[GIVEN DATA]
+---+

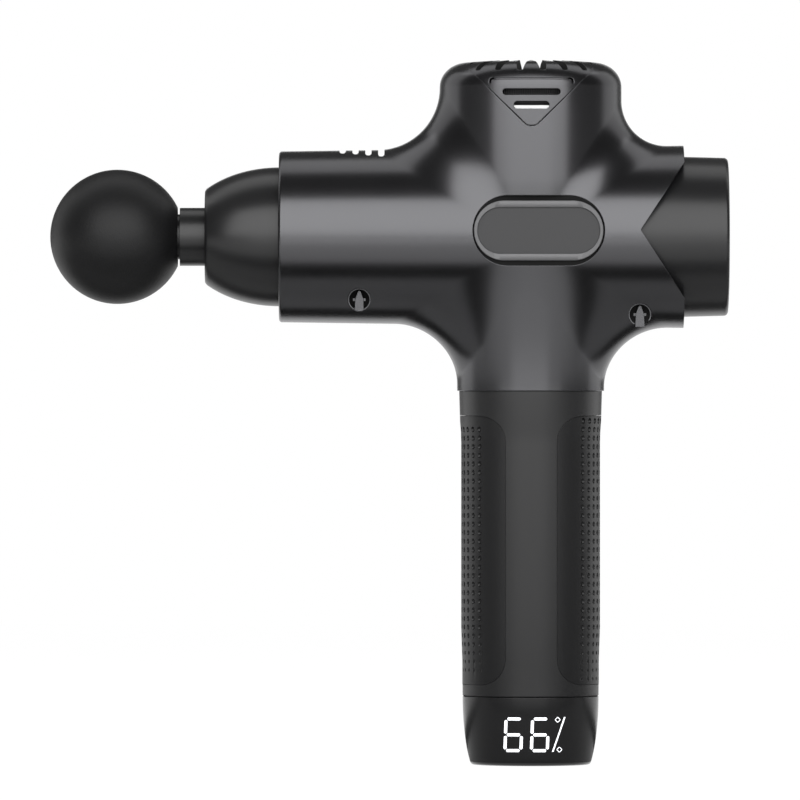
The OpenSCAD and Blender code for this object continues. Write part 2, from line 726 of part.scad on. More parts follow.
module crank_disc() color([0.6, 0.6, 0.62]) difference() {
    union() {
        disc_z(crank_z, crank_t, crank_r);
        intersection() {
            disc_z(crank_z, crank_t, weight_r);
            translate([-weight_r, -weight_r, crank_z]) cube([2 * weight_r, weight_r - 4, crank_t]);
        }
    }
    disc_z(crank_z + 0.4 - tiny, crank_t, shaft_r + tiny);
    disc_z(crank_z - 1, crank_t + 2, pin_r + tiny, y = throw);
}

module crank_pin() color([0.85, 0.85, 0.87]) {
    disc_z(axis_h - yoke_half_h + 1, yoke_half_h * 2 + crank_gap + crank_t - 1 - 0.4, pin_r, y = throw);
    disc_z(axis_h - yoke_half_h + 0.4, 0.8, pin_r + 1.2, y = throw);
}

module crank_roller() color([0.75, 0.75, 0.78])
    disc_z(axis_h - yoke_half_h + 1.4, 2 * yoke_half_h - 2.2, roller_r, pin_r + run, y = throw);

module yoke() color([0.5, 0.5, 0.52]) {
    difference() {
        translate([-slot_half_x - yoke_wall, -slot_half_y - yoke_wall, axis_h - yoke_half_h])
            cube([2 * (slot_half_x + yoke_wall), 2 * (slot_half_y + yoke_wall), 2 * yoke_half_h]);
        translate([0, 0, axis_h - 20]) linear_extrude(40) hull() for (s = [-1, 1])
            translate([0, s * (slot_half_y - slot_half_x)]) circle(r = slot_half_x, $fn = bore_fine);
        disc_x(-slot_half_x - yoke_wall - 1, 3, rod_r - 1 + tiny);
    }
    disc_x(slot_half_x + yoke_wall - 1, rear_wall_x + rear_wall_t + tail_reach - slot_half_x - yoke_wall, tail_r);
}

module plunger_rod() color([0.8, 0.8, 0.82]) turned_x([[sleeve_rear - 8, 0], [sleeve_rear - 8, rod_r - 1],
    [sleeve_rear + tiny, rod_r - 1], [sleeve_rear + tiny, rod_r], [-slot_half_x - yoke_wall - tiny, rod_r],
    [-slot_half_x - yoke_wall - tiny, rod_r - 1], [-slot_half_x - yoke_wall + 1.9, rod_r - 1],
    [-slot_half_x - yoke_wall + 1.9, 0]]);

module plunger_sleeve() color([0.72, 0.73, 0.75]) difference() {
    turned_x([[sleeve_front, socket_r], [sleeve_front, sleeve_r - 0.5], [sleeve_front + 0.5, sleeve_r],
        [sleeve_rear, sleeve_r], [sleeve_rear, 0], [socket_end, 0], [socket_end, socket_r]]);
    disc_x(sleeve_rear - 8.2, 9, rod_r - 1 + tiny);
}

module plunger_bush() color([0.75, 0.6, 0.3]) disc_x(bush_x, bush_len, bush_r, sleeve_r + run, sides = fine);

module tail_bush() color([0.75, 0.6, 0.3]) disc_x(rear_wall_x, rear_wall_t, tail_bush_r, tail_r + run);

module guide_tube() color([0.68, 0.69, 0.7]) difference() {
    union() {
        turned_x([[bush_x - 1, bush_r - 1], [bush_x - 1, guide_r], [guide_rear, guide_r],
            [guide_rear, bush_r - 1]]);
        disc_x(flange_x + tiny, flange_t, flange_r, guide_r - 1);
    }
    disc_x(bush_x, guide_rear - bush_x + 1, bush_r + tiny, sides = fine);
}

module grip_outline(side) {
    far = side * 40;
    near = side * grip_strip;
    hull() {
        translate([near + side * grip_corner_r, grip_low_z + grip_corner_r])
            circle(r = grip_corner_r, $fn = 32);
        translate([near + side * 3, grip_top_z - 4 - grip_slant / 3]) circle(r = 3, $fn = 24);
        translate([near + side * 8, grip_top_z - 3]) circle(r = 3, $fn = 24);
        translate([min(near + side * 20, far), grip_low_z]) square([abs(far - near) - 20, grip_top_z - grip_low_z]);
    }
}

module handle_tube() color([0.2, 0.2, 0.21]) difference() {
    rotate_extrude($fn = fine) polygon([[handle_bore_r, base_cap_h], [handle_r - 0.5, base_cap_h],
        [handle_r - 0.4, base_cap_h + 12], [handle_r, base_cap_h + 24], [handle_r, grip_top_z - 10],
        [handle_neck_r - 0.3, grip_top_z - 2], [handle_neck_r, handle_top_z],
        [skirt_r - shell_wall - fit, handle_top_z], [skirt_r - shell_wall - fit, skirt_z + neck_h],
        [handle_bore_r, skirt_z + neck_h]]);
    difference() {
        disc_z(grip_low_z - 2, grip_top_z - grip_low_z + 4, handle_r + 5, handle_r - grip_t, sides = fine);
        cube([2 * grip_strip, 80, 600], center = true);
        grip_blank();
    }
}

// What the grips leave of the handle's skin, beyond their rounded outline
module grip_blank() {
    difference() {
        translate([-40, -40, grip_low_z - 4]) cube([80, 80, grip_top_z - grip_low_z + 8]);
        for (s = [-1, 1]) through_y(-50, 50) grip_outline(s);
    }
}

module grip(side) {
    intersection() {
        rotate_extrude($fn = fine) polygon([[handle_r - grip_t + 0.02, grip_low_z - 2],
            [handle_r - 0.3, grip_low_z - 2], [handle_r, base_cap_h + 24], [handle_r, grip_top_z - 10],
            [handle_r + 0.3, grip_top_z + 2], [handle_r - grip_t + 0.02, grip_top_z + 2]]);
        through_y(-50, 50) offset(delta = -0.08) grip_outline(side);
    }
}

module front_grip() color([0.1, 0.1, 0.1]) grip(-1);

module rear_grip() color([0.1, 0.1, 0.1]) grip(1);

// Three columns of children round the handle axis
module three_columns() {
    for (a = [90, 210, 330]) rotate([0, 0, a]) translate([cell_ring_r, 0, 0]) children();
}

module battery_cells() color([0.2, 0.45, 0.7]) three_columns() for (i = [0, 1])
    translate([0, 0, cells_z + i * (cell_len + 0.4)]) {
        cylinder(r = cell_r, h = cell_len - 1, $fn = bore_fine);
        cylinder(r = 3, h = cell_len, $fn = 24);
    }

module cell_holders() color([0.85, 0.85, 0.8]) for (z = [stack_z, cells_z + cell_len - 4, cells_top - 2.4])
    difference() {
        disc_z(z, holder_h, holder_r);
        three_columns() {
            translate([0, 0, z == stack_z ? cells_z - tiny : z - 1]) cylinder(r = cell_r + 0.02,
                h = z == stack_z ? holder_h : z > cells_top - 5 ? 2.42 : holder_h + 2, $fn = bore_fine);
            translate([0, 0, z - 1]) cylinder(r = strap_w * 0.75, h = holder_h + 2, $fn = 24);
        }
    }

module battery_straps() color([0.8, 0.8, 0.78]) {
    three_columns() for (z = [cells_z - strap_t - tiny, cells_z + cell_len + tiny])
        translate([0, 0, z + strap_t / 2]) cube([strap_w, strap_w, strap_t], center = true);
}

module battery_board() color([0.05, 0.3, 0.15]) {
    disc_z(cells_top + 1.6 + tiny, board_t, 18);
    for (x = [-9 : 6 : 9]) translate([x - 2, -8, cells_top + 1.6 + board_t]) cube([4, 5, 1.4]);
    translate([-5, 4, cells_top + 1.6 + board_t]) cube([10, 6, 3]);
}

// Section of the foot cap, shrunk by inset
function cap_section(inset) = [for (i = [0 : 5]) let(z = base_cap_h * i / 5)
    [foot_r + (handle_r - 0.5 - foot_r) * sin(90 * pow(i / 5, 0.75)) - inset, z]];

module base_cap() color([0.07, 0.07, 0.08]) difference() {
    union() {
        rotate_extrude($fn = fine) polygon(concat([[foot_r - cap_wall_t, 0]], [[foot_r - 0.5, 0]],
            [[foot_r, 0.5]], [for (i = [1 : 5]) cap_section(0)[i]],
            [[handle_bore_r - fit, base_cap_h], [handle_bore_r - fit, base_cap_h + lap_h],
             [handle_bore_r - fit - 1.6, base_cap_h + lap_h], [handle_bore_r - fit - 1.6, base_cap_h - 4]]));
    }
    digit_blocks(0.02);
}

// Seven bars of one digit with their places: [x, z, width, height]
function digit_bars(off) = let(w = digit_w, h = digit_h, t = digit_t, g = 0.18)
    [for (b = [[t / 2 + g, h - t, w - t - 2 * g, t], [t / 2 + g, (h - t) / 2, w - t - 2 * g, t],
        [t / 2 + g, 0, w - t - 2 * g, t], [0, h / 2 + g, t, h / 2 - g - t / 2],
        [0, t / 2, t, h / 2 - g - t / 2], [w - t, t / 2, t, h / 2 - g - t / 2]])
        [b[0] + off, b[1], b[2], b[3]]];

module digit_blocks(grow) {
    intersection() {
        difference() {
            rotate_extrude($fn = fine) polygon(concat([[0, 0]], cap_section(0), [[0, base_cap_h]]));
            rotate_extrude($fn = fine) polygon(concat([[0, 0]], cap_section(digit_skin), [[0, base_cap_h]]));
        }
        translate([0, 0, digit_z - digit_h / 2]) through_y(-40, 0) {
            for (off = [-10.3, -0.6]) for (b = digit_bars(off))
                translate([b[0] - grow, b[1] - grow]) square([b[2] + 2 * grow, b[3] + 2 * grow]);
            translate([9.6, digit_h / 2]) rotate(-20) square([0.7 + grow, digit_h + grow], center = true);
            for (p = [[7.6, 10.2], [11.8, 2.2]]) translate(p) rotate(45)
                square([1.1 + grow, 1.1 + grow], center = true);
        }
    }
}

module display_digits() color([0.95, 0.97, 1]) digit_blocks(0);

module display_board() color([0.05, 0.3, 0.15]) {
    translate([-display_half_w - 3, -display_y + 2.2 + tiny, plate_h + 0.3])
        cube([2 * display_half_w + 6, board_t, 14]);
    translate([-display_half_w, -display_y, plate_h + 1.2]) cube([2 * display_half_w, 2.3, 12]);
}

module bottom_plate() color([0.1, 0.1, 0.1]) difference() {
    union() {
        disc_z(0, plate_h, foot_r - cap_wall_t - 0.05, sides = fine);
        translate([-12, -display_y + 2.4 + board_t, plate_h - tiny]) cube([24, 1.5, 6]);
    }
    disc_z(-1, plate_h + 2, jack_mouth_r + fit, x = jack_x);
    translate([switch_x - switch_w / 2 - fit, -switch_l / 2 - fit, -1])
        cube([switch_w + 2 * fit, switch_l + 2 * fit, plate_h + 2]);
}

module charge_jack() color([0.06, 0.06, 0.06]) difference() {
    union() {
        disc_z(0.4, jack_len - 0.4, jack_mouth_r, x = jack_x);
        translate([jack_x - 5, -5, plate_h + tiny]) cube([10, 10, jack_len - plate_h]);
    }
    disc_z(-1, jack_len, jack_bore_r, x = jack_x);
    disc_z(-1, jack_len + 2, 1.05, x = jack_x);
}

module jack_pin() color([0.85, 0.85, 0.85]) disc_z(1.2, jack_len - 1.4, 1.03, x = jack_x, sides = 24);

module switch_frame() color([0.06, 0.06, 0.06]) difference() {
    union() {
        translate([switch_x - switch_w / 2, -switch_l / 2, 0.2]) cube([switch_w, switch_l, 10]);
        translate([switch_x - switch_w / 2 - 1, -switch_l / 2 - 1, plate_h + tiny])
            cube([switch_w + 2, switch_l + 2, 7]);
    }
    translate([switch_x - switch_w / 2 + 1, -switch_l / 2 + 1, -1]) cube([switch_w - 2, switch_l - 2, 8]);
    translate([switch_x, 0, 4]) rotate([0, 90, 0]) cylinder(r = 1 + run, h = switch_w - 0.8, center = true, $fn = 32);
}

// Shallow V-faced rocker on a cross pin, stored with one end pressed
module power_rocker() color([0.5, 0.05, 0.04]) translate([switch_x, 0, 4]) rotate([switch_tilt, 0, 0]) {
    difference() {
        rotate([0, 90, 0]) linear_extrude(switch_w - 2.6, center = true) polygon([[2.9, -4.9], [2.1, 0],
            [2.9, 4.9], [-0.2, 4.9], [-2, 1.8], [-2, -1.8], [-0.2, -4.9]]);
    }
    rotate([0, 90, 0]) cylinder(r = 1, h = switch_w - 1.2, center = true, $fn = 32);
}

ball_head();
head_stem();
stem_o_rings();
nose_cone();
nose_seal();
housing_left();
housing_right();
left_bezel();
left_badge();
right_bezel();
right_badge();
top_vent_cover();
vent_mesh();
housing_screws();
rear_cap();
control_panel();
power_button();
plus_key();
minus_key();
level_lights();
control_board();
drive_board();
drive_frame();
motor_mount();
motor_stator();
motor_windings();
motor_rotor();
rotor_magnets();
motor_shaft();
motor_bearings();
cooling_fan();
crank_disc();
crank_pin();
crank_roller();
yoke();
plunger_rod();
plunger_sleeve();
plunger_bush();
tail_bush();
guide_tube();
handle_tube();
front_grip();
rear_grip();
battery_cells();
cell_holders();
battery_straps();
battery_board();
base_cap();
display_digits();
display_board();
bottom_plate();
charge_jack();
jack_pin();
switch_frame();
power_rocker();
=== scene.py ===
import math

import bmesh
import bpy
import numpy as np
from mathutils import Matrix, Vector


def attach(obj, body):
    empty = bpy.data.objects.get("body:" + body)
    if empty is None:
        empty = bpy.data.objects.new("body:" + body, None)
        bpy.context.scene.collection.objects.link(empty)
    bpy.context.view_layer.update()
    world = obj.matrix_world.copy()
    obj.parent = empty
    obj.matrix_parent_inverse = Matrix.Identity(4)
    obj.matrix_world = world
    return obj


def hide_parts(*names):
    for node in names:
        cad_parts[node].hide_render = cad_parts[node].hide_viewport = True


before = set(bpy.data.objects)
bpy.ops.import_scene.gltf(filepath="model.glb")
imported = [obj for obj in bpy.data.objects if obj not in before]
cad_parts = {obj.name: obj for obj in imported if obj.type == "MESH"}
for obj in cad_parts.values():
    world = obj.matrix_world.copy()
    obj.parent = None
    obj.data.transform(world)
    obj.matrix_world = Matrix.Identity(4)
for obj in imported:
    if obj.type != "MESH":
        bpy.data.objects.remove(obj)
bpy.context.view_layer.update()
MM = 0.001

# ---- Housing shells ----
# Two half shells of glass-filled nylon, parted on the middle plane, painted satin graphite and screwed
# together from the left. Barrel and upright motor bulge run into each other over rolling-ball fillets.
AXIS_H = 184.6
FRONT_X, REAR_X = -88.0, 53.4
BARREL_FRONT_R, BARREL_REAR_R = 29.9, 31.9
BULGE_R, BULGE_EDGE_R, BULGE_CROWN = 31.8, 9.5, 1.0
BULGE_TOP = AXIS_H + 61.9
DOME_Z = BULGE_TOP - BULGE_EDGE_R
SKIRT_R = 25.7
SKIRT_Z = AXIS_H - 53.9
SHELL_WALL = 2.4
RIM_R = 1.0
CROTCH = {"front_top": 21.5, "rear_top": 16.0, "front_low": 20.3, "rear_low": 21.0}
TURN_LEN = 54.5


def smooth_step(t):
    u = np.clip(t, 0, 1)
    return u * u * (3 - 2 * u)


def barrel_radius(x):
    taper = BARREL_FRONT_R + (BARREL_REAR_R - BARREL_FRONT_R) * (x - FRONT_X) / (REAR_X - FRONT_X)
    rim = np.clip((x - FRONT_X) / RIM_R, 0, 1)
    return taper - RIM_R + RIM_R * np.sqrt(1 - (1 - rim) ** 2)


def column_radius(z):
    return SKIRT_R + (BULGE_R - SKIRT_R) * smooth_step((z - SKIRT_Z) / (AXIS_H + 20 - SKIRT_Z))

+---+

[GIVEN EXERCISE]
Copy every line above that includes the string "node".

[RESULT OF THE TASK]
    for node in names:
        cad_parts[node].hide_render = cad_parts[node].hide_viewport = True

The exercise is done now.